During the nearly three years that the Kabul government had successfully defended itself against mujahidin attacks, factions within the government had also developed quasi-conspiratorial connections with its opponents. Even during the Soviet war Kabul's officials had arranged case-fires, neutral zones, highway passage and even passes allowing unarmed mujahidin to enter towns and cities. As the civil war developed into a stalemate in 1989, such arrangements proliferated into political understandings. Combat generally ceased around Qandahar because most of the mujahidin commanders had an understanding with its provincial governor. Ahmad Shah Massoud developed an agreement with Kabul to keep the vital north-south highway open after the Soviet withdrawal. The greatest mujahidin victory during the civil war, the capture of Khost, was achieved through the collaboration of its garrison. Hekmatyar's cooperation with Tanai, the Khalqi Defense Minister is discussed above.

Interaction with opponents became a major facet of Najibullah's defensive strategy, Many mujahidin groups were literally bought off with arms, supplies and money to become militias defending towns, roads and installations. Such arrangements carried the danger of backfiring. When Najibullah's political support ended and the money dried up, such allegiances crumbled.

The Fall of Kabul, April 1992

Kabul ultimately fell to the mujahidin because the factions in its government had finally pulled it apart. Until demoralized by the defections of its senior officers, the army had achieved a level of performance it had never reached under direct Soviet tutelage. It was a classic case of loss of morale. The regime collapsed while it still possessed material superiority. Its stockpiles of munitions and planes would provide the victorious mujahidin with the means of waging years of highly destructive war. Kabul was short of fuel and food at the end of winter in 1992, but its military units were supplied well enough to fight indefinitely. They did not fight because their leaders were reduced to scrambling for survival. Their aid had not only been cut off, the Marxist-Leninist ideology that had provided the government its rationale for existence been repudiated at its source.
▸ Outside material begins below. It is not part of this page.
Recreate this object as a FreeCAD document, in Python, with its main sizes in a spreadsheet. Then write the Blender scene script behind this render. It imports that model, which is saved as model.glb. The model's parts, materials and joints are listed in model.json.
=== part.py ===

A few days after it was clear that Najibullah had lost control, his army commanders and governors arranged to turn over authority to resistance commanders and local notables throughout the country. Joint councils or shuras were immediately established for local government in which civil and military officials of the former government were usually included. Reports indicate the process was generally amicable. In many cases prior arrangements for transferring regional and local authority had been made between foes.

Through mid-1995 these local arrangements have generally remained in place in most of Afghanistan. Disruptions have occurred where local political arrangements have been linked to been linked to the struggle that has developed between the mujahidin parties. At the national level a political vacuum was created and into it fell the expatriate parties in their rush to take control. The enmities, ambitions, conceits and dogmas which had paralyzed their shadow government proved to be even more disastrous in their struggle for power. The traits they brought with them had been accentuated in the struggle for preferment in Peshawar.
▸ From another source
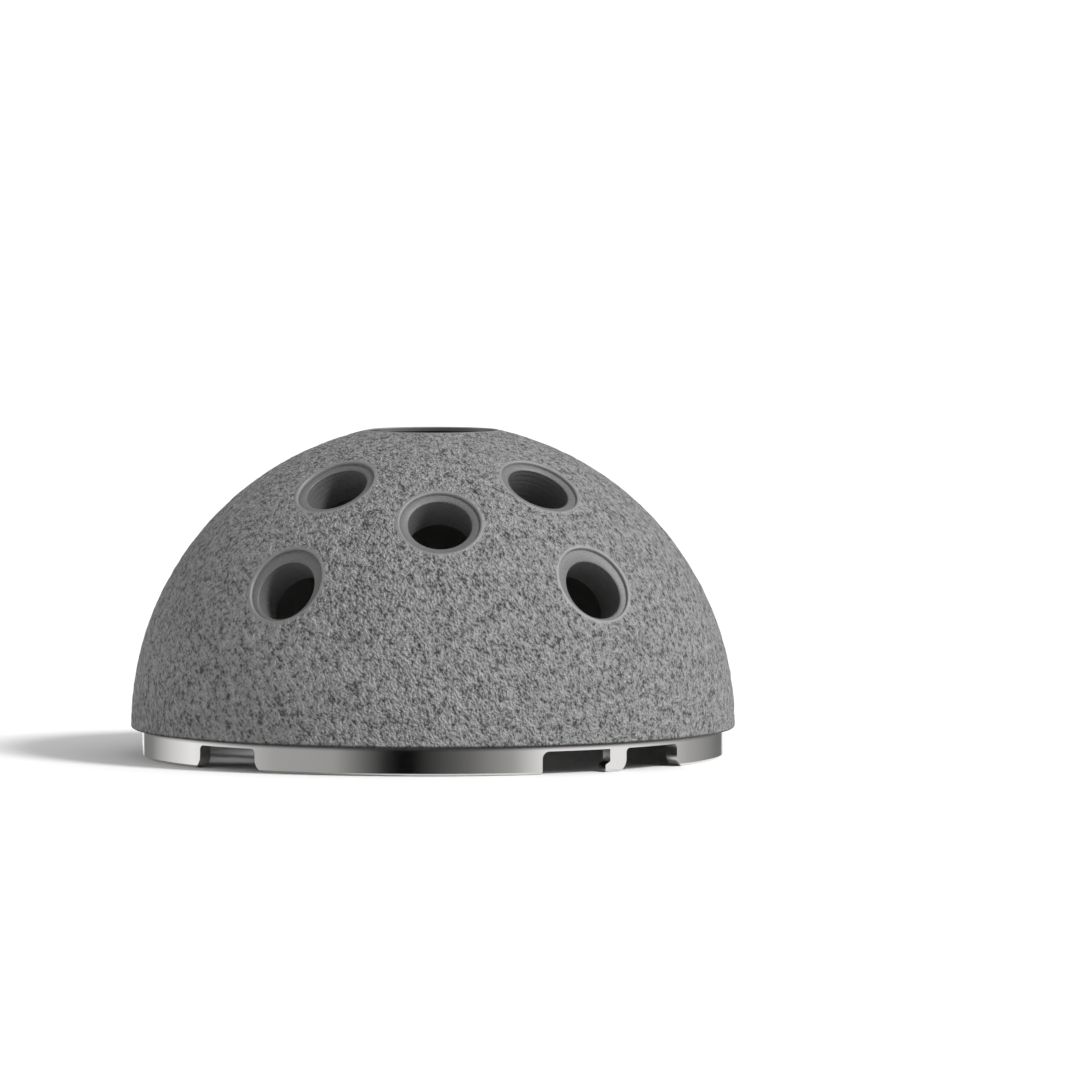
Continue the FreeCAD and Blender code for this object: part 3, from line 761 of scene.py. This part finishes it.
add(tree, "ShaderNodeOutputMaterial", Surface=shader)
print("turned titanium: nodes", len(tree.nodes))

# %% Finishes on the shell
shell.data.materials.append(turned)
shell.data.materials.append(blasted)
shell.data.polygons.foreach_set("material_index", on_blasted.astype(np.int32))
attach(shell, "root")
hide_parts("metal_shell")
print("finishes on", shell.name + ":", [material.name for material in shell.data.materials])

# %% [markdown]
# ## Thread in the apex hole
# The surgeon's inserter screws into the apex hole from inside. Its thread is a ridge that winds
# up the bore: a flat-topped profile carried along a helix, which runs out into the wall at both
# ends.

# %% Apex thread
PITCH, DEPTH = 1.0 * MM, 0.42 * MM
CREST, FLANK = 0.16 * MM, 0.42 * MM   # width of the ridge's top, and half its width at the wall
ROOT = 0.06 * MM              # the ridge's foot lies this deep in the wall
SPREAD = 0.04 * MM            # and is this much wider there, on each side
TURN_STEPS = 96               # steps in one turn
RUN_OUT = 0.35                # part of a turn over which the ridge rises from the wall
THIN = 0.25                   # its width where it starts, as a part of its full width
PLAIN = 1.1 * MM              # length of bore that has no thread, both ends together
apex = mounts["apex_hole"]
thread_length = apex["dims"]["length_mm"] * MM - PLAIN
start_height = apex["pos_m"][2] - thread_length / 2
turns = thread_length / PITCH
along = np.linspace(0, 1, round(turns * TURN_STEPS))
swing = 2 * math.pi * turns * along
full = smooth_step(np.minimum(along, 1 - along) * turns, 0, RUN_OUT)[:, None]
inward = np.array([-ROOT, 0, DEPTH, DEPTH, 0, -ROOT])
upward = np.array([-FLANK - SPREAD, -FLANK, -CREST / 2, CREST / 2, FLANK, FLANK + SPREAD])
radius = apex_radius - np.where(inward > 0, inward, 0) * full + np.where(inward < 0, ROOT, 0)
rise = start_height + PITCH * turns * along[:, None] + upward * (THIN + (1 - THIN) * full)
helix = np.stack([radius * np.cos(swing)[:, None], radius * np.sin(swing)[:, None], rise], axis=-1)
thread = new_piece("apex_thread", helix.reshape(-1, 3), quads(*helix.shape[:2]), turned)
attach(thread, "root")
print("thread:", round(turns, 1), "turns,", 2 * len(thread.data.polygons), "triangles")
Collusions between military leaders quickly brought down the Kabul government. In mid-January 1992, within three weeks of demise of the Soviet Union, Ahmad Shah Massoud was aware of conflict within the government's northern command. General Abdul Momim, in charge of the Hairatan border crossing at the northern end of Kabul's supply highway, and other non-Pushtun generals based in Mazari-i-Sharif feared removal by Najibullah and replacement by Pushtun officers. The generals rebelled and the situation was taken over by Abdul Rashid Dostam, who held general rank as head of the Jozjani militia, also based in Mazar-i-Sharif. He and Massoud reached a political agreement, together with another major militia leader, Sayyid Mansor, of the Ismaili community based in Baghlan Province. These northern allies consolidated their position in Mazar-i-Sharif on March 21. Their coalition covered nine provinces in the north and northeast. As turmoil developed within the government in Kabul, there was no government force standing between the northern allies and the major air force base at Begram, some seventy kilometers north of Kabul. By mid-April the air force command at Begram had capitulated to Massoud. Kabul was defenseless, its army was no longer reliable.
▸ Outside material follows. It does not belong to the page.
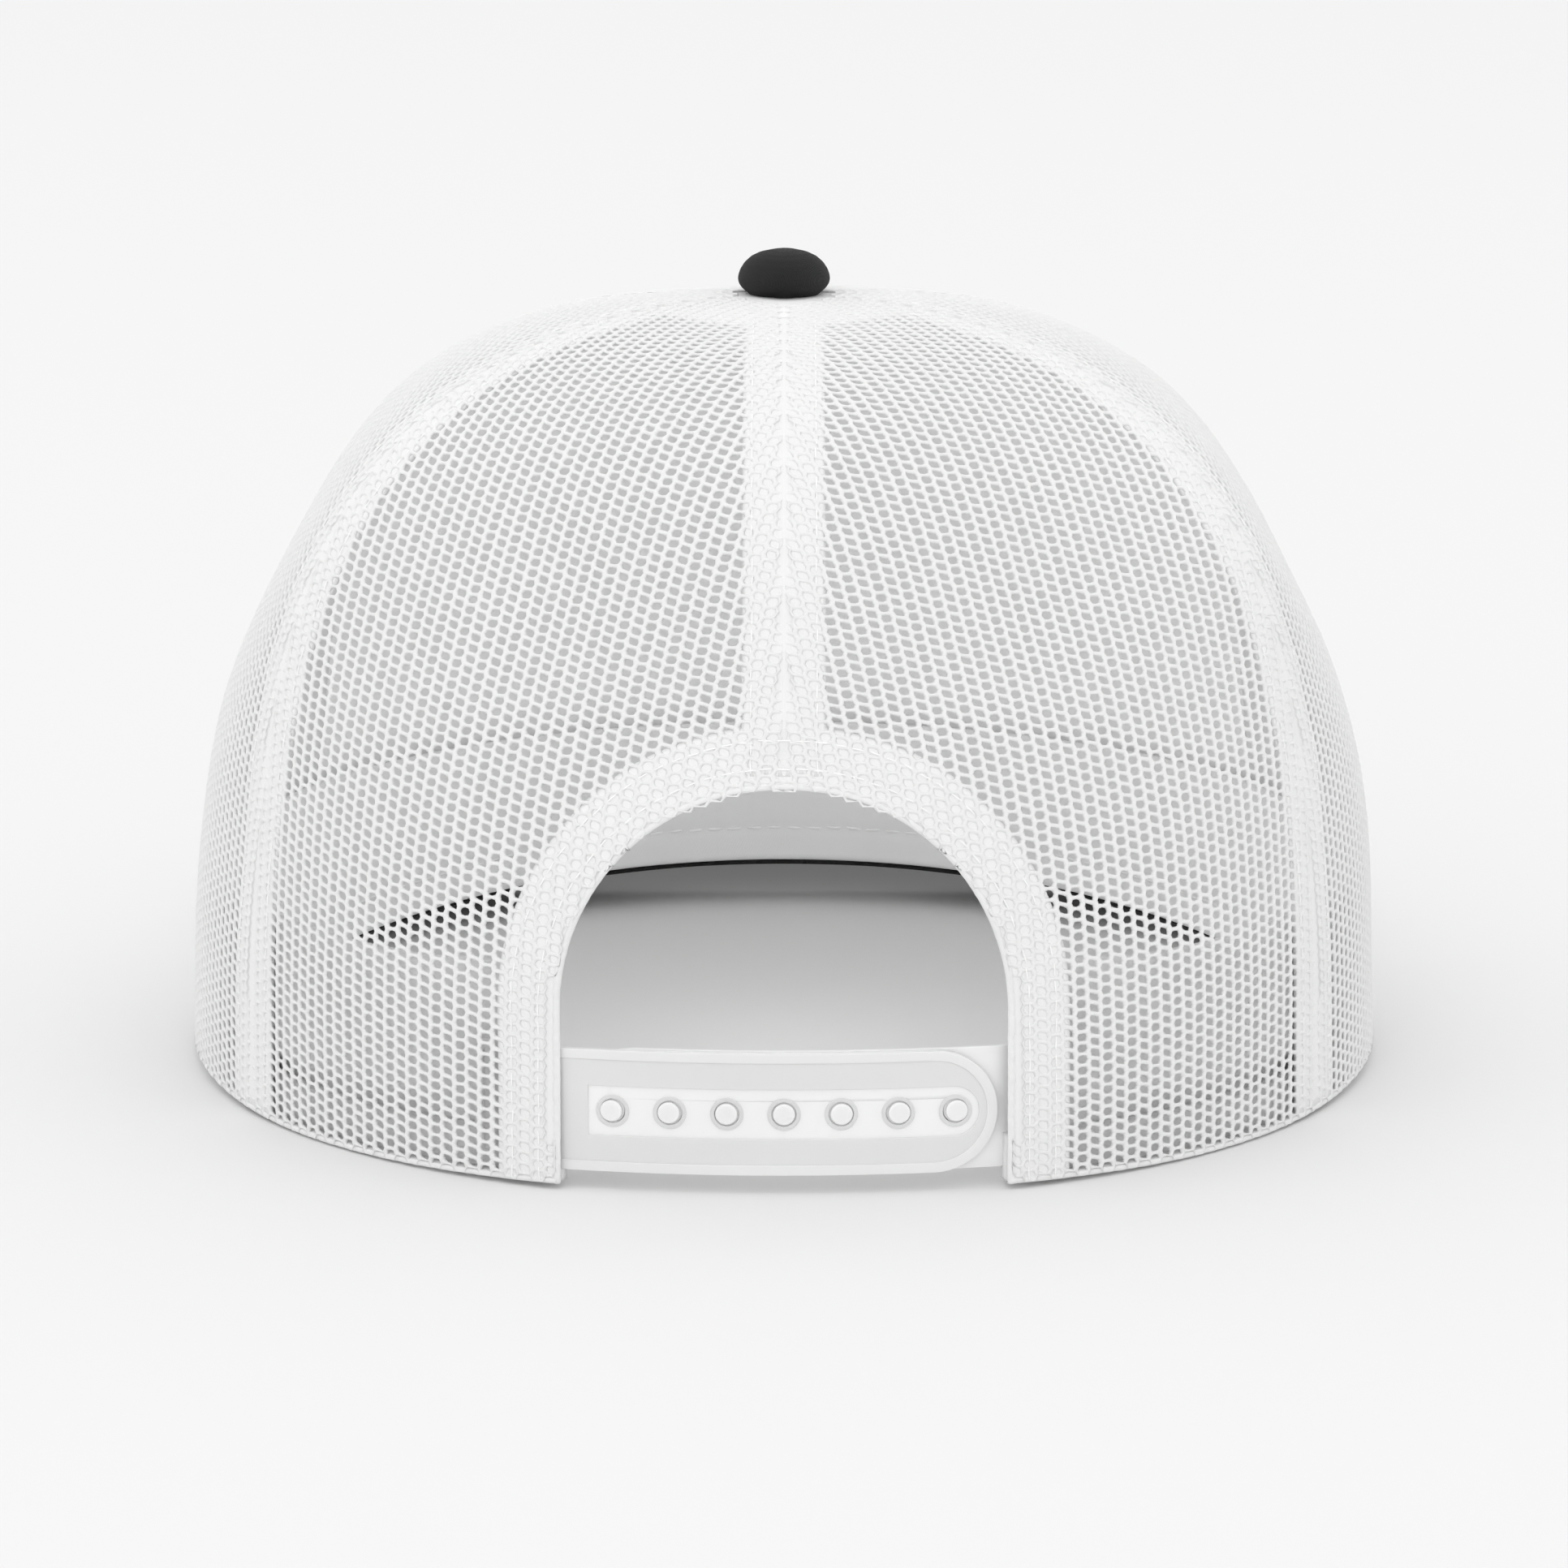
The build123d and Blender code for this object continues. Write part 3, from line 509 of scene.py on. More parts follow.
def net_panel(name, centre, node, arch=False):
    p = Panel(centre)
    a = 0.40 * PITCH_U
    b = PITCH_U - a
    h = PITCH_V / 2
    outer = np.array([(b, 0), (a, h), (0, h), (-a, h), (-b, 0), (-a, -h), (0, -h), (a, -h)])
    oval = np.array([(0.70, 0.0), (0.50, 0.44), (0.0, 0.55), (-0.50, 0.44), (-0.70, 0.0),
                     (-0.50, -0.44), (0.0, -0.55), (0.50, -0.44)])
    slant = np.array([(0.66, 0.0), (0.55, 0.44), (0.0, 0.48), (-0.55, 0.40), (-0.66, 0.0),
                      (-0.55, -0.44), (0.0, -0.48), (0.55, -0.40)])
    slant[:, 1] -= 0.40 * slant[:, 0]
    ii, jj = np.meshgrid(np.arange(-28, 29), np.arange(0, 100))
    ii, jj = ii.ravel(), jj.ravel()
    cx = ii * PITCH_U
    cy = jj * PITCH_V + (ii & 1) * h + 1.1
    vmax = p.v[-1]
    ok = cy < vmax - 5.0
    ii, cx, cy = ii[ok], cx[ok], cy[ok]
    ok = np.abs(cx) < p.half(cy, cx) - 0.12
    ii, cx, cy = ii[ok], cx[ok], cy[ok]
    th, tau = p.where(cx, cy)
    pos = bare(th, tau)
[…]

Najibullah had lost internal control immediately after he announced his willingness on March 18 to resign in order to make way for a neutral interim government. As the government broke into several factions the issue had become how to carry out a transfer of power. Najibullah attempted to fly out of Kabul on April 17, but was stopped by Dostam's troops who controlled Kabul Airport under the command of Karmal's brother, Mahmud Baryalai. Vengeance between Parchami factions was reaped. Najibullah took sanctuary at the UN mission where he remained in 1995. A group of Parchami generals and officials declared themselves an interim government for the purpose of handing over power to the mujahidin.

For more than a week Massoud remained poised to move his forces into the capital. He was awaiting the arrival of political leadership from Peshawar. The parties suddenly had sovereign power in their grasp, but no plan for executing it. With his principal commander prepared to occupy Kabul, Rabbani was positioned to prevail by default. Meanwhile UN mediators tried to find a political solution that would assure a transfer of power acceptable to all sides.